Given request
Collect every line of the records below that contains the word "type".

Exercise material
..............................

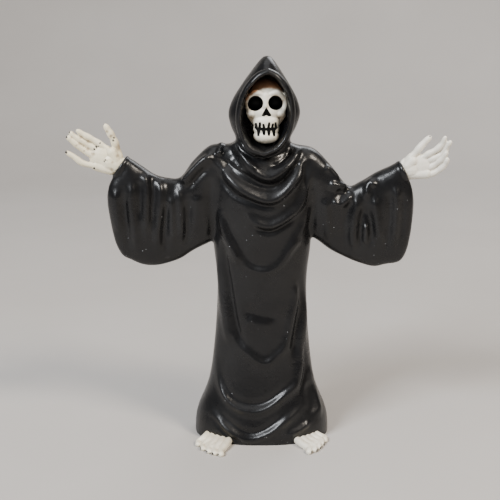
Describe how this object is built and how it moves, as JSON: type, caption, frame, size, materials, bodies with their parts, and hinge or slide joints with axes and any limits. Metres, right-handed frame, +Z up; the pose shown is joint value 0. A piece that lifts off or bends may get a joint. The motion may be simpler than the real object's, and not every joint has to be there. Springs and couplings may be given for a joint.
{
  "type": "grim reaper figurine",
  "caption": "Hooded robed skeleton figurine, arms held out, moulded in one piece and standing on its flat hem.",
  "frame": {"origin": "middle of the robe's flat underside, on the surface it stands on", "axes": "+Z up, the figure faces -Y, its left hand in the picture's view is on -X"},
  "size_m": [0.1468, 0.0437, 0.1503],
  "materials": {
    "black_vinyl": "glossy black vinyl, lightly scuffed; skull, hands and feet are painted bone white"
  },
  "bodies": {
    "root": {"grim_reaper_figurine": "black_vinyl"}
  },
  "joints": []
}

..............................

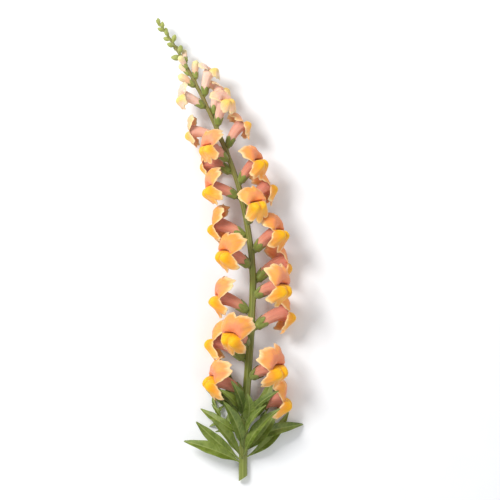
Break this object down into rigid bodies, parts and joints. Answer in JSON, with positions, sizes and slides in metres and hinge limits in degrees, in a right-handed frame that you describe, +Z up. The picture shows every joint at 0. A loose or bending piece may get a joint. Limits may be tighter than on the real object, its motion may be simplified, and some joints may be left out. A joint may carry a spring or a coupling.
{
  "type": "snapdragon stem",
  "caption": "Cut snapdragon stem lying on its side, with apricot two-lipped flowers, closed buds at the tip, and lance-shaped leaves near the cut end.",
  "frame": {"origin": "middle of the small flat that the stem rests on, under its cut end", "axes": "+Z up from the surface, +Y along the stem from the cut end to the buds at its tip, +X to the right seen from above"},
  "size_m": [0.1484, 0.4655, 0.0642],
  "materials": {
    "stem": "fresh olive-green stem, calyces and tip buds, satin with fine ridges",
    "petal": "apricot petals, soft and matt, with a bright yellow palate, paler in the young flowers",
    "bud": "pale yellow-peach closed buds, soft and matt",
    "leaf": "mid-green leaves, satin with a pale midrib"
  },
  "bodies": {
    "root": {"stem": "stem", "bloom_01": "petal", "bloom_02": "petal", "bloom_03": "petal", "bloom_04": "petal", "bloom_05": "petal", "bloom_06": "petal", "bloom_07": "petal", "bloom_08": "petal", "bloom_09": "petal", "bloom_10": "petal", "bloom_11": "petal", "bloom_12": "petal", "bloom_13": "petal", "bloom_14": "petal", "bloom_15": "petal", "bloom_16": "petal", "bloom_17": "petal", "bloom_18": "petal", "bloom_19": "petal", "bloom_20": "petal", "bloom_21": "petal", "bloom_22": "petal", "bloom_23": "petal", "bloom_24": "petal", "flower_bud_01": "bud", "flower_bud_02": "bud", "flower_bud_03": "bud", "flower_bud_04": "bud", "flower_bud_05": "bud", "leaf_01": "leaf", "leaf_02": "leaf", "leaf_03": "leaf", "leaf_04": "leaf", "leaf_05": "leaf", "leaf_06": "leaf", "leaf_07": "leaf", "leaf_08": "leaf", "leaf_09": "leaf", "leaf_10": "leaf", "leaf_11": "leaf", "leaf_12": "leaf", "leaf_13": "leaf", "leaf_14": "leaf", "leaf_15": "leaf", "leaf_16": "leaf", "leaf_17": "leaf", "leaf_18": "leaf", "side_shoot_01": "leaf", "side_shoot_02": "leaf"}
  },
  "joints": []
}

..............................

Result for this exercise
Describe how this object is built and how it moves, as JSON: type, caption, frame, size, materials, bodies with their parts, and hinge or slide joints with axes and any limits. Metres, right-handed frame, +Z up; the pose shown is joint value 0. A piece that lifts off or bends may get a joint. The motion may be simpler than the real object's, and not every joint has to be there. Springs and couplings may be given for a joint.
  "type": "grim reaper figurine",
  "type": "snapdragon stem",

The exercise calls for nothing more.